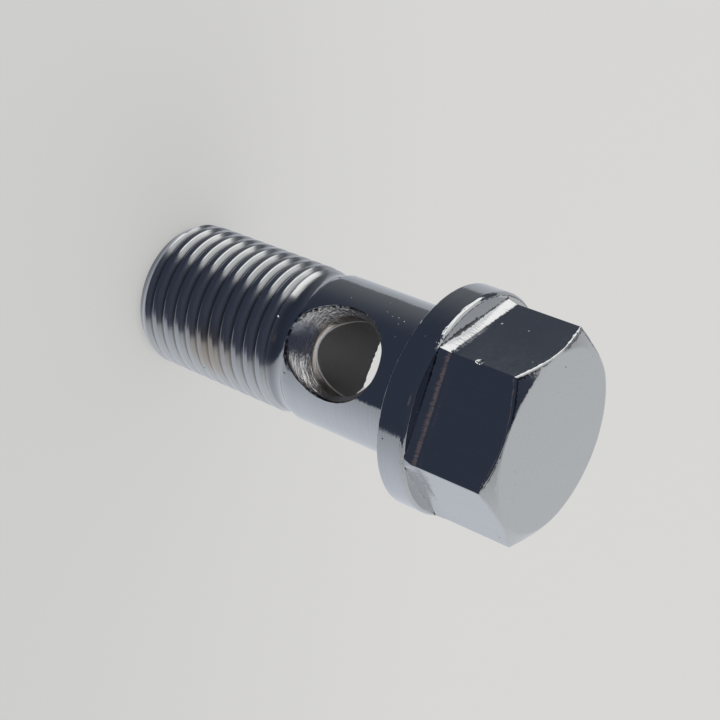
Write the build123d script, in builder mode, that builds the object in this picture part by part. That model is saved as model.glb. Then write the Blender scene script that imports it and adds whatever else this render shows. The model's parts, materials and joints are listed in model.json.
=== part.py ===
from build123d import *
from math import radians, tan
import os

# An M10 x 1 banjo bolt, 12 mm across flats: a hollow screw that clamps a banjo
# fitting and carries fluid between its cross hole and its threaded end.
# The origin is on the bolt's axis at the bearing face under the collar, with the
# head above it and the shank below it.

# Shank and thread, millimetres
THREAD_DIAMETER = 9.85
THREAD_END_DIAMETER = 9.0
THREAD_END_LENGTH = 0.8
LENGTH_UNDER_HEAD = 22.0
SHANK_DIAMETER = 9.9
PLAIN_SHANK_LENGTH = 9.15
NECK_LENGTH = 1.8
NECK_DEPTH = 0.25

# Head
COLLAR_DIAMETER = 14.4
COLLAR_THICKNESS = 2.0
COLLAR_EDGE_BREAK = 0.08
HEX_SIDES = 6
ACROSS_FLATS = 12.0
HEX_HEIGHT = 5.8
HEX_TURN = 6.4
HEX_CORNER_RADIUS = 0.12
RUNOUT_HEIGHT = 0.85
RUNOUT_WIDTH = 0.16
TOP_FACE_DIAMETER = 11.7
TOP_CHAMFER_ANGLE = 30.0

# Fluid way
BORE_DIAMETER = 5.3
BORE_PAST_CROSS_HOLE = 1.0
DRILL_POINT_ANGLE = 118.0
BORE_MOUTH_CHAMFER = 0.4
CROSS_HOLE_DIAMETER = 5.0
CROSS_HOLE_DROP = 5.9
COUNTERSINK_DIAMETER = 7.1
COUNTERSINK_ANGLE = 60.0

# Radii and levels that follow from them
thread_radius = THREAD_DIAMETER / 2
shank_radius = SHANK_DIAMETER / 2
collar_radius = COLLAR_DIAMETER / 2
flat_distance = ACROSS_FLATS / 2
first_flat_angle = HEX_TURN + 180 / HEX_SIDES
top_face_radius = TOP_FACE_DIAMETER / 2
bore_radius = BORE_DIAMETER / 2
head_top = COLLAR_THICKNESS + HEX_HEIGHT
end_face = -LENGTH_UNDER_HEAD
neck_bottom = -PLAIN_SHANK_LENGTH - NECK_LENGTH / 2
thread_top = -PLAIN_SHANK_LENGTH - NECK_LENGTH
thread_end = end_face + THREAD_END_LENGTH
top_chamfer_drop = (collar_radius - top_face_radius) * tan(radians(TOP_CHAMFER_ANGLE))
bore_end = -CROSS_HOLE_DROP + BORE_PAST_CROSS_HOLE
drill_point_length = bore_radius / tan(radians(DRILL_POINT_ANGLE / 2))

# A cutter for one flat of the hexagon: its side is the flat, it runs out in a
# shallow arc towards the collar, and its underside is the collar's upper face
cutter_reach = 2 * collar_radius
with BuildPart() as flat_cutter:
    with BuildSketch(Plane.XZ):
        with BuildLine():
            flat_side = Line((flat_distance, head_top), (flat_distance, COLLAR_THICKNESS + RUNOUT_HEIGHT))
            runout = TangentArc(
                flat_side @ 1,
                (flat_distance + RUNOUT_WIDTH, COLLAR_THICKNESS),
                tangent=flat_side % 1,
            )
            Polyline(
                runout @ 1,
                (cutter_reach, COLLAR_THICKNESS),
                (cutter_reach, head_top),
                flat_side @ 0,
            )
        make_face()
    extrude(amount=collar_radius, both=True)

with BuildPart() as banjo_bolt:
    # Turned blank: threaded end, thread, run-out neck, plain shank, collar and head
    with BuildSketch(Plane.XZ):
        with BuildLine():
            threaded_side = Polyline(
                (0, end_face),
                (THREAD_END_DIAMETER / 2, end_face),
                (thread_radius, thread_end),
                (thread_radius, thread_top),
            )
            neck = ThreePointArc(
                threaded_side @ 1,
                (shank_radius - NECK_DEPTH, neck_bottom),
                (shank_radius, -PLAIN_SHANK_LENGTH),
            )
            Polyline(
                neck @ 1,
                (shank_radius, 0),
                (collar_radius - COLLAR_EDGE_BREAK, 0),
                (collar_radius, COLLAR_EDGE_BREAK),
                (collar_radius, head_top - top_chamfer_drop),
                (top_face_radius, head_top),
                (0, head_top),
                (0, end_face),
            )
        make_face()
    revolve(axis=Axis.Z)

    # The flats, which leave the round collar under the hexagon
    with PolarLocations(0, HEX_SIDES, start_angle=first_flat_angle):
        add(flat_cutter.part, mode=Mode.SUBTRACT)

    # The collar's upper rim, broken as its lower rim is in the blank
    with BuildSketch(Plane.XZ):
        with BuildLine():
            Polyline(
                (collar_radius - COLLAR_EDGE_BREAK, COLLAR_THICKNESS),
                (collar_radius, COLLAR_THICKNESS - COLLAR_EDGE_BREAK),
                (collar_radius, COLLAR_THICKNESS),
                close=True,
            )
        make_face()
    revolve(axis=Axis.Z, mode=Mode.SUBTRACT)

    # Blind bore from the threaded end to just past the cross hole
    with BuildSketch(Plane.XZ):
        with BuildLine():
            Polyline(
                (0, end_face),
                (bore_radius + BORE_MOUTH_CHAMFER, end_face),
                (bore_radius, end_face + BORE_MOUTH_CHAMFER),
                (bore_radius, bore_end),
                (0, bore_end + drill_point_length),
                (0, end_face),
            )
        make_face()
    revolve(axis=Axis.Z, mode=Mode.SUBTRACT)

    # Cross hole, right through the shank and countersunk where it comes out
    for side in (-1, 1):
        with Locations(Plane(origin=(0, side * shank_radius, -CROSS_HOLE_DROP), z_dir=(0, side, 0))):
            CounterSinkHole(
                radius=CROSS_HOLE_DIAMETER / 2,
                counter_sink_radius=COUNTERSINK_DIAMETER / 2,
                depth=shank_radius,
                counter_sink_angle=COUNTERSINK_ANGLE,
            )

    # Hexagon corners just off sharp
    corners = banjo_bolt.edges().filter_by(
        lambda edge: edge.center().Z > COLLAR_THICKNESS + RUNOUT_HEIGHT
    ).filter_by(Axis.Z)
    fillet(corners, radius=HEX_CORNER_RADIUS)

banjo_bolt.part.label = "banjo_bolt"

os.makedirs("parts", exist_ok=True)
export_step(banjo_bolt.part, "parts/banjo_bolt.step")
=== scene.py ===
"""A chrome-plated banjo bolt, M10 x 1, modelled from its turned blank to its rolled thread, in a small studio."""
import json
from math import atan2, cos, hypot, pi, radians, sin, sqrt, tan
from types import SimpleNamespace

import bmesh
import bpy
from mathutils import Matrix, Vector, noise


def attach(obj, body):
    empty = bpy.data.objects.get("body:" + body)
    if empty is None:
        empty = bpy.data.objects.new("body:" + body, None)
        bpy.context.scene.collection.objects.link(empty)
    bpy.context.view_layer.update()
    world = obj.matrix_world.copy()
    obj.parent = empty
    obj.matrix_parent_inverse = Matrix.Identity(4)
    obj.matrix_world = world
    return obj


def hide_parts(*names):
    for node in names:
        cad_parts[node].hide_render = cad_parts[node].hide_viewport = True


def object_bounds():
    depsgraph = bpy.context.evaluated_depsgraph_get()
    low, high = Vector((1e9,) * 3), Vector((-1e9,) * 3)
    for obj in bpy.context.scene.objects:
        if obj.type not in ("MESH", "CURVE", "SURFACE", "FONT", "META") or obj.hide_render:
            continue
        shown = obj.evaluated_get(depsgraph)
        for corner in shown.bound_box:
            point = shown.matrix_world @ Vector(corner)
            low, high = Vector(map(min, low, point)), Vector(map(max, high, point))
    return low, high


bl_info = {
    "name": "Banjo Bolt",
    "version": (1, 0, 0),
    "blender": (4, 5, 0),
    "location": "View3D > Sidebar > Bolt",
    "description": "Builds a hollow chrome-plated bolt and the studio that shows it",
    "category": "Add Mesh",
}

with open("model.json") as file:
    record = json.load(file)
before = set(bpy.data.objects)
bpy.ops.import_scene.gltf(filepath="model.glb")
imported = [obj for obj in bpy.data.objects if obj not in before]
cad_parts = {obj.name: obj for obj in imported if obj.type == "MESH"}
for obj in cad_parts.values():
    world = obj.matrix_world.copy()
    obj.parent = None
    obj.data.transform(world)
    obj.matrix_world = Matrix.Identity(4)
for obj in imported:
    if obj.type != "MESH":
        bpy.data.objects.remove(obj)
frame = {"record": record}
CAD_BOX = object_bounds()
MOUNTS = {mount["name"]: mount for mount in frame["record"]["mounts"]}

MILLIMETRE = 0.001
FULL_TURN = 2 * pi


# Sizes and colours that a user would change


def length(name, description, millimetres):
    """A length that a user can change, given in millimetres."""
    return bpy.props.FloatProperty(
        name=name, description=description, default=millimetres * MILLIMETRE, min=0.0, unit="LENGTH", precision=5
    )


def offset(name, description, millimetres):
    """A distance to either side that a user can change, given in millimetres."""
    return bpy.props.FloatProperty(
        name=name, description=description, default=millimetres * MILLIMETRE, unit="LENGTH", precision=5
    )


def colour(name, description, default):
    """A colour that a user can change."""
    return bpy.props.FloatVectorProperty(
        name=name, description=description, default=default, size=3, min=0.0, max=1.0, subtype="COLOR"
    )


def mount_size(mount, key):
    """A size of one of the part's mounts, in millimetres."""
    return MOUNTS[mount]["dims"][key]


class BoltHeadSizes(bpy.types.PropertyGroup):
    """Sizes of the collar and of the hexagon"""

    collar_diameter: length("Collar diameter", "Round collar under the hexagon", 2 * CAD_BOX[1].x / MILLIMETRE)
    collar_thickness: length("Collar thickness", "Bearing face to the ledge", 2.0)
    collar_break: length("Collar edge break", "Small chamfer on both rims of the collar", 0.08)
    across_flats: length("Across flats", "Spanner size of the hexagon", 12.0)
    corner_radius: length("Corner radius", "Rounding of the hexagon's upright corners", 0.12)
    head_height: length("Head height", "Bearing face to the top of the head", CAD_BOX[1].z / MILLIMETRE)
    top_diameter: length("Top face diameter", "Round flat inside the top chamfer", 11.7)
    runout_height: length("Run-out height", "Height over which each flat flares at its foot", 0.85)
    runout_width: length("Run-out width", "How far each flat flares at its foot", 0.16)
    rim_softness: length("Rim softness", "Rounding of the collar's turned edges", 0.035)
    edge_softness: length("Edge softness", "Rounding of the edges round the top chamfer", 0.075)
    edge_wear: length("Edge wear", "Depth of the small knocks along the edges", 0.038)
    hexagon_offset_x: offset("Hexagon offset X", "The forged hexagon sits a little off the turned axis", 0.22)
    hexagon_offset_y: offset("Hexagon offset Y", "The forged hexagon sits a little off the turned axis", -0.05)
    chamfer_angle: bpy.props.FloatProperty(
        name="Chamfer angle", description="Fall of the top chamfer", default=radians(30), subtype="ANGLE"
    )
    hexagon_turn: bpy.props.FloatProperty(
        name="Hexagon turn", description="Angle from X to a corner", default=radians(6.4), subtype="ANGLE"
    )


class BoltShankSizes(bpy.types.PropertyGroup):
    """Sizes of the shank, the neck and the thread"""

    length_under_head: length("Length under head", "Bearing face to the threaded end", -CAD_BOX[0].z / MILLIMETRE)
    shank_diameter: length("Shank diameter", "Plain shank under the collar", 2 * mount_size("banjo_seat", "r_mm"))
    plain_length: length("Plain length", "Bearing face to the neck", mount_size("banjo_seat", "length_mm"))
    neck_length: length("Neck length", "Length of the run-out neck", 1.8)
    neck_depth: length("Neck depth", "Depth of the run-out neck", 0.25)
    thread_diameter: length("Thread diameter", "Over the thread's crests", 2 * mount_size("thread", "r_mm"))
    pitch: length("Pitch", "Advance of the thread in one turn", 1.0)
    thread_depth: length("Thread depth", "Crest to root", 0.27)
    end_diameter: length("End diameter", "Flat of the threaded end", 9.0)
    end_length: length("End chamfer length", "Length of the chamfer at the threaded end", 0.8)
    thread_start: bpy.props.FloatProperty(
        name="Thread start", description="Where the thread starts round the bolt", default=radians(30), subtype="ANGLE"
    )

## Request
Quote verbatim the opening lines of the listing above, ending with the line where "COUNTERSINK_ANGLE = 60.0" appears; include both endpoints and nothing more.

## Task answer
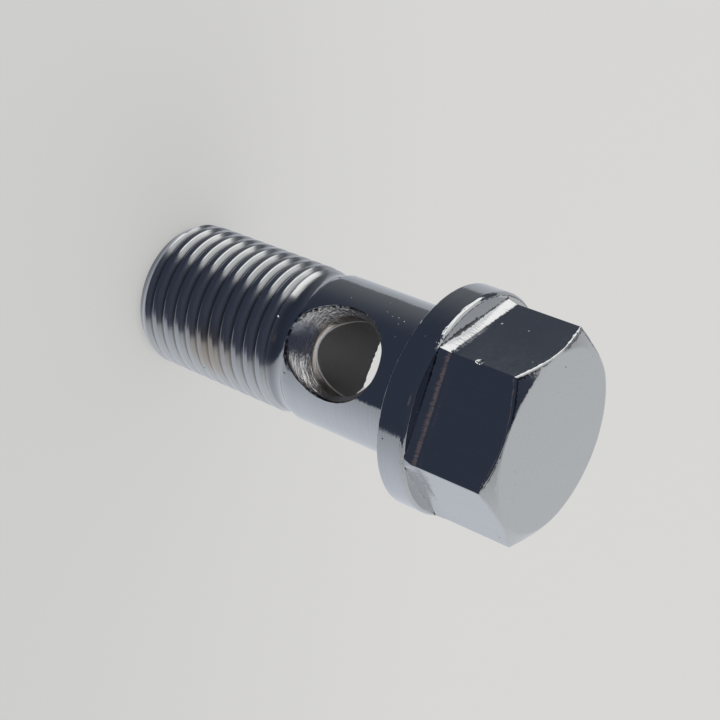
Write the build123d script, in builder mode, that builds the object in this picture part by part. That model is saved as model.glb. Then write the Blender scene script that imports it and adds whatever else this render shows. The model's parts, materials and joints are listed in model.json.
=== part.py ===
from build123d import *
from math import radians, tan
import os

# An M10 x 1 banjo bolt, 12 mm across flats: a hollow screw that clamps a banjo
# fitting and carries fluid between its cross hole and its threaded end.
# The origin is on the bolt's axis at the bearing face under the collar, with the
# head above it and the shank below it.

# Shank and thread, millimetres
THREAD_DIAMETER = 9.85
THREAD_END_DIAMETER = 9.0
THREAD_END_LENGTH = 0.8
LENGTH_UNDER_HEAD = 22.0
SHANK_DIAMETER = 9.9
PLAIN_SHANK_LENGTH = 9.15
NECK_LENGTH = 1.8
NECK_DEPTH = 0.25

# Head
COLLAR_DIAMETER = 14.4
COLLAR_THICKNESS = 2.0
COLLAR_EDGE_BREAK = 0.08
HEX_SIDES = 6
ACROSS_FLATS = 12.0
HEX_HEIGHT = 5.8
HEX_TURN = 6.4
HEX_CORNER_RADIUS = 0.12
RUNOUT_HEIGHT = 0.85
RUNOUT_WIDTH = 0.16
TOP_FACE_DIAMETER = 11.7
TOP_CHAMFER_ANGLE = 30.0

# Fluid way
BORE_DIAMETER = 5.3
BORE_PAST_CROSS_HOLE = 1.0
DRILL_POINT_ANGLE = 118.0
BORE_MOUTH_CHAMFER = 0.4
CROSS_HOLE_DIAMETER = 5.0
CROSS_HOLE_DROP = 5.9
COUNTERSINK_DIAMETER = 7.1
COUNTERSINK_ANGLE = 60.0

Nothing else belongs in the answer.